冯牧
冯牧(1919~1996),北京人,作家、文学评论家。著有通讯特写集《新战士时来亮》,文学评论集《繁花与草》、《激流小集》,散文集《冯牧散文选》等。
在中国的谚语中,有“久病成医”之说,却从未见有人提出过“久病延年”这样的接近于“二义悖反”的说法。
应当说,这是我的一个发现或是“创造”。
大约在“文革”后期,我刚从被流放的湖北咸宁干校回到北京,四壁萧然而又百无聊赖;大约是和的“折戟沉沙”有关,我曾有过将近两年左右的相对安定的日子。但是,那时我既无被分配工作的可能,又无执笔写作的心境,于是我除了读书,享受那种“雪夜闭门读”的乐趣外,我还曾经用篆刻来排遣那漫长的时日。我从家中幸存的一堆印谱中发现了一幅铭刻在秦汉瓦当上的铭文:“美意延年”,我便一反其意,用稚弱的笔力和刀工篆刻了一方寄托心情的闲章,是仿汉印小篆体的四个字,“久病延年”。我的本意,既是一种自勉,又是一种和老朋友之间的共勉。印章中的这个“病”字,其实是包含了两方面的意思:一方面,指的是当时正在席卷大地的政治风暴,为我们这些从青年时代起便决心献身革命虽九死而不悔的人身上所带来的创伤(这种创伤既表现在心灵上也表现在上)。我和我的许多老朋友当时都怀有这样的心情:无论我们所身受的压力有多么沉重,无论我们仍将面临着多么严重的生死考验,我们都要坚定地斗争下去和顽强地生存下去,直到那些正在把祖国命运推向深渊的邪恶势力垮台为止。回想起来,我当时的期望值并不高,记得在当时我和几位好友的一次秘密聚会中,我曾对延安时期的老朋友朱丹说过这样的话:“只要让我亲眼看到这些祸国殃民的家伙们倒台,哪怕我在这个世界上只能再活一个星期,我也就心满意足了。”这样的话,我后来也对郭小川讲过。他同意我的话,却又批评我太悲观了,尽管他后来悲惨的经历,证明在他的内心深处,实际上要比我悲观得多。

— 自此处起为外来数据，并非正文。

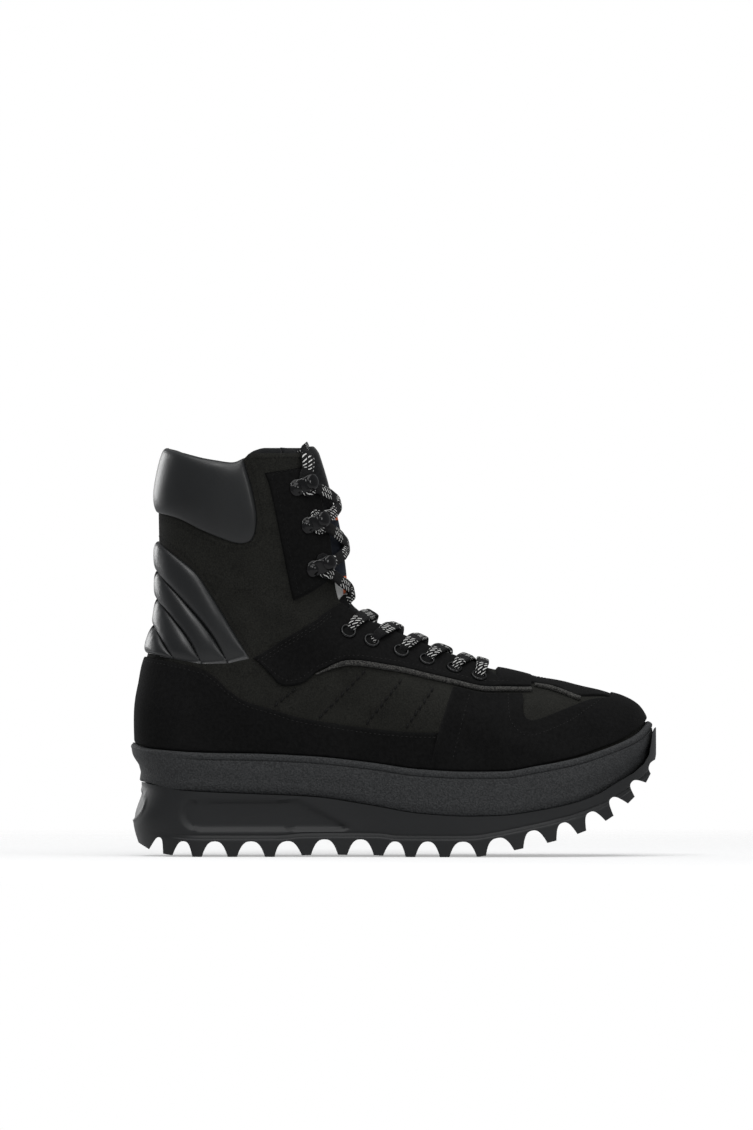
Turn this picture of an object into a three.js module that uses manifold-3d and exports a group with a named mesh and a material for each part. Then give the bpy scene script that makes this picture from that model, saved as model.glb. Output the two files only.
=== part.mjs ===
// High-top sneaker, right shoe, in millimetres: toe along +X, up is +Z, outer side on -Y
import * as THREE from 'three';
import { mergeVertices } from 'three/addons/utils/BufferGeometryUtils.js';
import Module from 'manifold-3d';

const wasm = await Module();
wasm.setup();
const { Manifold, Mesh } = wasm;

// Driving sizes of the last and the sole
const length = 300;
const ballWidth = 104;
const heelWidth = 77;
const bootHeight = 236;
const soleHeight = 44;
const randFloor = 6;
const toeSwing = 5;
const tongueSlack = 0.5;

// Walls, layers and clearances
const gap = 0.35;
const wall = 2.2;
const suede = 1.5;
const randWall = 3.2;
const pipingHeight = 2.4;
const pipingWidth = 2.8;
const insoleThickness = 4;
const insoleRim = 2;

// Tread
const lugTip = 8;
const lugDepth = 9;
const lugFoot = 0.6;
const settle = 0.25;
const bumperCut = 2;
const valleyFlare = 1;
const archSteps = 5;
const grooveShare = 0.16;
const grooveWidth = 5;
const grooveDepth = 6;
const windowDepth = 2.5;
const badgeDepth = 0.9;
const badgeWidth = 34;
const badgeHeight = 17;

// Padding
const collarLoft = 3.6;
const ribLoft = 3.4;
const ribSeam = 1.1;
const padRim = 1;

// Fastening
const eyeletOuter = 4.8;
const eyeletHole = 3.3;
const eyeletProud = 1.1;
const eyeletSeat = gap + suede + 0.7;
const hookBase = 4;
const hookRise = 5.4;
const hookButton = 4.3;
const hookArm = 4;
const laceWidth = 6;
const laceThickness = 2.8;
const laceClear = 0.4;
const hookShare = 0.62;

// Mesh fineness
const columns = 32;
const reach = 90;

const heelSeat = soleHeight + randFloor;
const shaftRise = bootHeight - heelSeat;
const heelRound = 0.47 * heelWidth;

// Rings of the last from feather line to collar. at: percent of length, up: percent of the shaft's rise,
// round: percent of length, heel and waist: shares of heel width, ball and toe: shares of ball width,
// hug: how far the ring follows the sole's curve
const lastColumns = [ 'level', 'backAt', 'backUp', 'frontAt', 'frontUp', 'round', 'heel', 'waist', 'ball', 'toe', 'hug' ];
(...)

但无论如何,在那与其说是忍辱负重毋宁说是忍辱偷生的岁月里,我在和一些知心朋友通信的时候,总是忘不了在信纸的一角钤上这方题为“久病延年”的闲章,作为期望,作为激励,也作为一种袒露心灵的表示。后来,我又刻了好几方同样的图章,分赠给几位能够懂得它的含义的朋友,而且还获得了一些朋友的会心的赞可;我相信,它们至今还保存在一些曾同我共过患难的朋友手中。当然,随着历史的推移,这件事情大约早已被人淡忘了。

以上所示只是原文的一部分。